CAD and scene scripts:
---+---

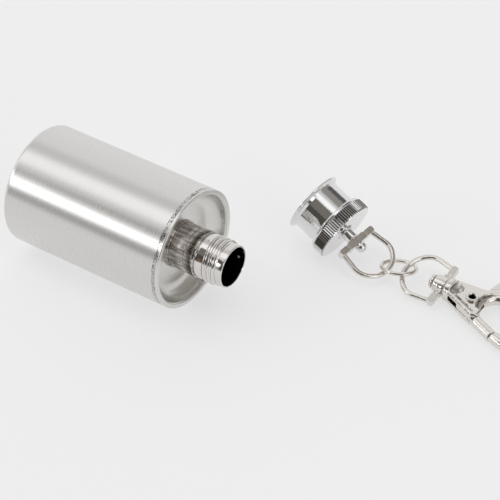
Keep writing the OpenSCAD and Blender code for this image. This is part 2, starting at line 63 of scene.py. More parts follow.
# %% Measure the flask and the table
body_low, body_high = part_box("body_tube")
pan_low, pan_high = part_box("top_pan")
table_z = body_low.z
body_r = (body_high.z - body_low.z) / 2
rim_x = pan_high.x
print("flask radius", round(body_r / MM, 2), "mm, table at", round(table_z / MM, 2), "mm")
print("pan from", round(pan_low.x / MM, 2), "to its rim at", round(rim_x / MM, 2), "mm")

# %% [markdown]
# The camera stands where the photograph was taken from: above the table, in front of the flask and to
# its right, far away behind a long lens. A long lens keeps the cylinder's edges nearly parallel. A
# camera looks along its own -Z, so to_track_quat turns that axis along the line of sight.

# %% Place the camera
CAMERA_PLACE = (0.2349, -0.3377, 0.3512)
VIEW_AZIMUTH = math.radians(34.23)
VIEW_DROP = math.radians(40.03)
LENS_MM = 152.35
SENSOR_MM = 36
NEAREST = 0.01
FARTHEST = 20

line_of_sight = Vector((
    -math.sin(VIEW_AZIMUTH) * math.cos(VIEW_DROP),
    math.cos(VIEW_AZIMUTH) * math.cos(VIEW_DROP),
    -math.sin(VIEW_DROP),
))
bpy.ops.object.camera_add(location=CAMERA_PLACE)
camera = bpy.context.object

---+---

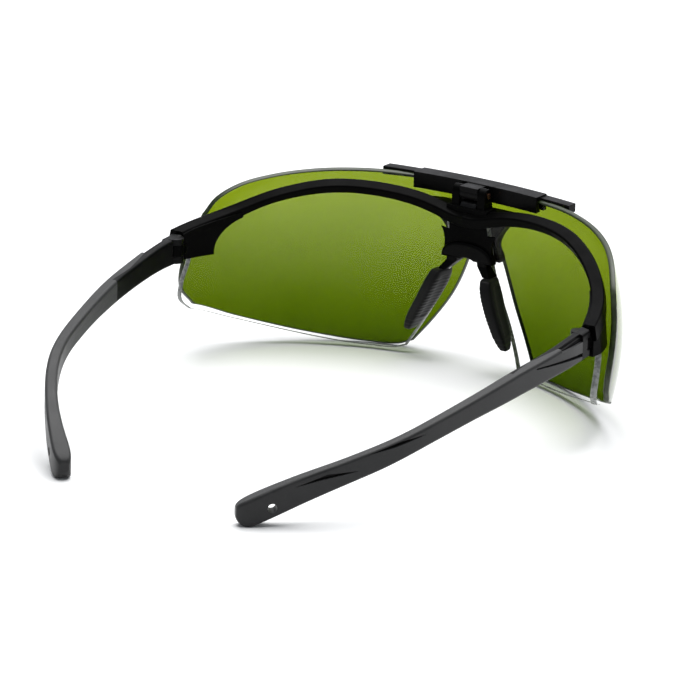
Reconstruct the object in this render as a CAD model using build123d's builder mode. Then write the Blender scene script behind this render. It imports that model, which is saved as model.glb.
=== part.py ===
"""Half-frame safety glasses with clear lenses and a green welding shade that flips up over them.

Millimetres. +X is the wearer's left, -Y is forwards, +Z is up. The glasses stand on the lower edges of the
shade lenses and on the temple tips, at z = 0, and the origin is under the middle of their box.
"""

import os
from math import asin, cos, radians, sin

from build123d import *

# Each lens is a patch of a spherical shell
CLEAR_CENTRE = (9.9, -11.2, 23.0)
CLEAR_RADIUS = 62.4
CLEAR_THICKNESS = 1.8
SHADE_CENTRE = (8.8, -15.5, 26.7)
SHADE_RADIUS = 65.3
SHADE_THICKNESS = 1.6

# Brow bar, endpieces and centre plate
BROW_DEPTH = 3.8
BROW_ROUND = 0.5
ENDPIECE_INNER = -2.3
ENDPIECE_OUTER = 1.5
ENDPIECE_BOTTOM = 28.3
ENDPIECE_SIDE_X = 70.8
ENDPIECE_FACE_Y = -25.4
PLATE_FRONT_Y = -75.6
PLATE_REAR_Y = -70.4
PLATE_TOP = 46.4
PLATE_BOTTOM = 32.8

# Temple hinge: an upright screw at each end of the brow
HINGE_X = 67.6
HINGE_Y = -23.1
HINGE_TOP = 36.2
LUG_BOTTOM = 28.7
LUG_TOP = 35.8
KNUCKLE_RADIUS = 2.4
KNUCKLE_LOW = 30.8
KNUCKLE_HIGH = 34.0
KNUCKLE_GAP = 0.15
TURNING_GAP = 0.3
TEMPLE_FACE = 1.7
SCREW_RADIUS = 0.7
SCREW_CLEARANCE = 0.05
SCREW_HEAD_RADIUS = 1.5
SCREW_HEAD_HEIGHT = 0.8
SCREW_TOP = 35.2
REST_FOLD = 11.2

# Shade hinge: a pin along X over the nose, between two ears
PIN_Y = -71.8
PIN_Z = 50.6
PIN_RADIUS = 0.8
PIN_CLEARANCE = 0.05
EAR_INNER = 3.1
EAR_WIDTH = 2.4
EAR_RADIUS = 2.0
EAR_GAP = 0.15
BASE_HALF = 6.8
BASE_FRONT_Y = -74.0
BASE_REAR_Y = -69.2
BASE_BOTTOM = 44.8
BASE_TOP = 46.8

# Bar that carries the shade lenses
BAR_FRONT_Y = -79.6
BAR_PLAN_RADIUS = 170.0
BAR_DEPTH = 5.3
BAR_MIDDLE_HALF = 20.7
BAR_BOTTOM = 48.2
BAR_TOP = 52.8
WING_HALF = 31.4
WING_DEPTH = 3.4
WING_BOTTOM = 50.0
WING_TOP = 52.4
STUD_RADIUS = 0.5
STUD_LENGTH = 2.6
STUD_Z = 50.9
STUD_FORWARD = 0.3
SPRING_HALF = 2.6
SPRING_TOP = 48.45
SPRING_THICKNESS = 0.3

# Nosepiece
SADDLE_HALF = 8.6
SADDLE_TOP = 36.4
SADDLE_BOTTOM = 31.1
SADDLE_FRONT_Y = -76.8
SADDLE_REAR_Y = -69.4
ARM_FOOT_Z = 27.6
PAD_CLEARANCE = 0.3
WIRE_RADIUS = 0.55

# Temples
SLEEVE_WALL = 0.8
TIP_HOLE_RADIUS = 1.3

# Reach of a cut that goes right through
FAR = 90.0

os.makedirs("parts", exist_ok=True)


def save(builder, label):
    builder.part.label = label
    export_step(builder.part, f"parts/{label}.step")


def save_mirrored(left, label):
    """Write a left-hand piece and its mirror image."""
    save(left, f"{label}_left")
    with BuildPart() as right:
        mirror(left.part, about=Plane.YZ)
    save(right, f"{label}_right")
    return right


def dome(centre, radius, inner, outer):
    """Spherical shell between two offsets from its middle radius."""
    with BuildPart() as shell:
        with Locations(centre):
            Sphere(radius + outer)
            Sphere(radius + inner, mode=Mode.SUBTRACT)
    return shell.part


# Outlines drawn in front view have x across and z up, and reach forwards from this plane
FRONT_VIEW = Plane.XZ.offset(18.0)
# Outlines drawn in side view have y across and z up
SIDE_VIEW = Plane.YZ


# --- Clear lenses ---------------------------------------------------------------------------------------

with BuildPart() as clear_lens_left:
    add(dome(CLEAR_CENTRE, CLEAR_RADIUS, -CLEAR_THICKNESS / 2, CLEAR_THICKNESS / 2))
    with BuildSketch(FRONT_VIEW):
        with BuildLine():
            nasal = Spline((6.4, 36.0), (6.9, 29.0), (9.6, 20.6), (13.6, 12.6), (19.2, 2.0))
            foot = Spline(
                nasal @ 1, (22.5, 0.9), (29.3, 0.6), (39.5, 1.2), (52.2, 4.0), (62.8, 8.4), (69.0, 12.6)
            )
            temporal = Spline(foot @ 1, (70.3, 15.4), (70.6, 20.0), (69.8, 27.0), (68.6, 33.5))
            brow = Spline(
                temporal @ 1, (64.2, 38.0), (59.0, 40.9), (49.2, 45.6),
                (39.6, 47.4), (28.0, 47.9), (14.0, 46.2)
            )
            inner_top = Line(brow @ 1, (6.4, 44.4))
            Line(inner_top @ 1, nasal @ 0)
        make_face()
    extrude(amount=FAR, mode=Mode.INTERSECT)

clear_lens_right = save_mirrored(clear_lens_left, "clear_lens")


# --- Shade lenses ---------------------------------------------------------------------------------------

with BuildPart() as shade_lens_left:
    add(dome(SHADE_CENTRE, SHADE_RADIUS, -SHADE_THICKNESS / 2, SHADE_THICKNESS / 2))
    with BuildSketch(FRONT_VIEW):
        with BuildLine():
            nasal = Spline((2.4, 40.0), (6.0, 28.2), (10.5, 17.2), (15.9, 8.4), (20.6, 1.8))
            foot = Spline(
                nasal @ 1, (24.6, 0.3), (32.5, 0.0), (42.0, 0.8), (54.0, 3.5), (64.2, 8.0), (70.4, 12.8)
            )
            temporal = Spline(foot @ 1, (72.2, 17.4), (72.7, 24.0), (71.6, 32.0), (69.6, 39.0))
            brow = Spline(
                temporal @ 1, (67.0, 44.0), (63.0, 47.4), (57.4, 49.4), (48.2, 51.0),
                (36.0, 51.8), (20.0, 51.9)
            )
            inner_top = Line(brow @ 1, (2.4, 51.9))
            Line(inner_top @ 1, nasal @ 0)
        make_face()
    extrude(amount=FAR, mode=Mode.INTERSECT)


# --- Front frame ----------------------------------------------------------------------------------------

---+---

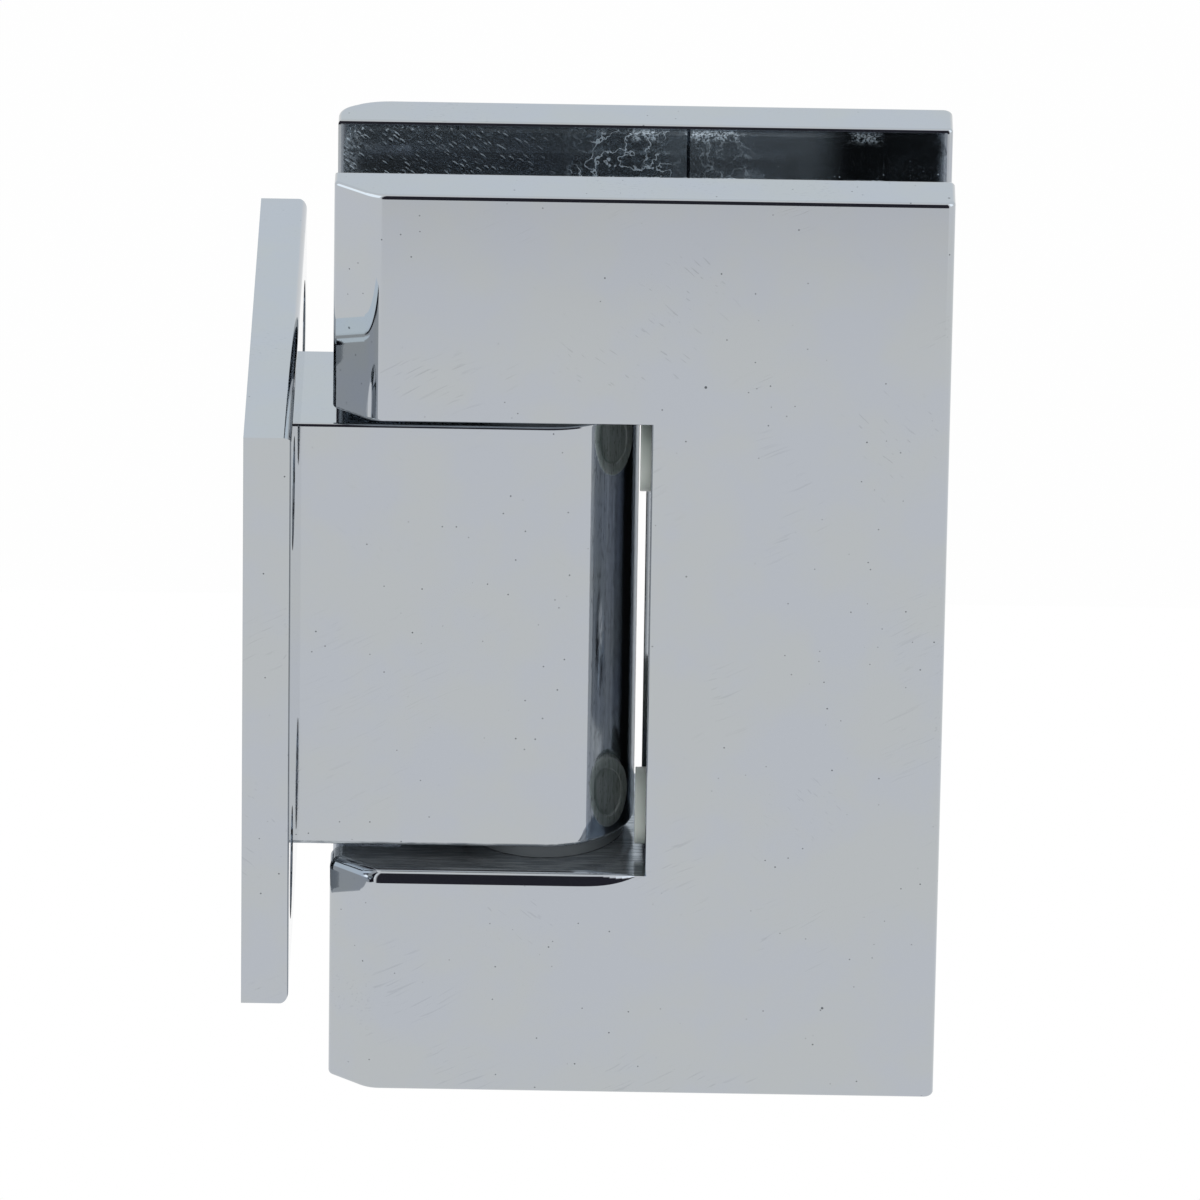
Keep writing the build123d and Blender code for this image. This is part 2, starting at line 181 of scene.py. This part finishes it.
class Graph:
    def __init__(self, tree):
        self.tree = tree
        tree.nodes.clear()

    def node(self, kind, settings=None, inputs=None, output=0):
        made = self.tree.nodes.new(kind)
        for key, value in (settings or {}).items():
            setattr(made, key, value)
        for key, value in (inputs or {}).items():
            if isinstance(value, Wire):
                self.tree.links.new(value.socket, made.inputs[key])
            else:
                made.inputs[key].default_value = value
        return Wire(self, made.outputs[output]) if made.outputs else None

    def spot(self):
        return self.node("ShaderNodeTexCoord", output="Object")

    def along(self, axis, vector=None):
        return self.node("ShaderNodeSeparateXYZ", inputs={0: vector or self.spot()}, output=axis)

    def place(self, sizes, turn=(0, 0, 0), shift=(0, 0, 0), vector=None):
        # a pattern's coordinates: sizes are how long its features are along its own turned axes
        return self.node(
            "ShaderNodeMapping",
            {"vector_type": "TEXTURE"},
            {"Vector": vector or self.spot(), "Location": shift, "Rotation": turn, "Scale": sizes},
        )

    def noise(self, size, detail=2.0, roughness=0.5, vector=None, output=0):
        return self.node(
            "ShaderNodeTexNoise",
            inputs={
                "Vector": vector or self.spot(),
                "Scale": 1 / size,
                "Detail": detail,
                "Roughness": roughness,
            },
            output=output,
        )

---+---

Select from the material above each line in which the string "that" appears, and list those lines.

# camera looks along its own -Z, so to_track_quat turns that axis along the line of sight.
Reconstruct the object in this render as a CAD model using build123d's builder mode. Then write the Blender scene script behind this render. It imports that model, which is saved as model.glb.
"""Half-frame safety glasses with clear lenses and a green welding shade that flips up over them.
# Bar that carries the shade lenses
# Reach of a cut that goes right through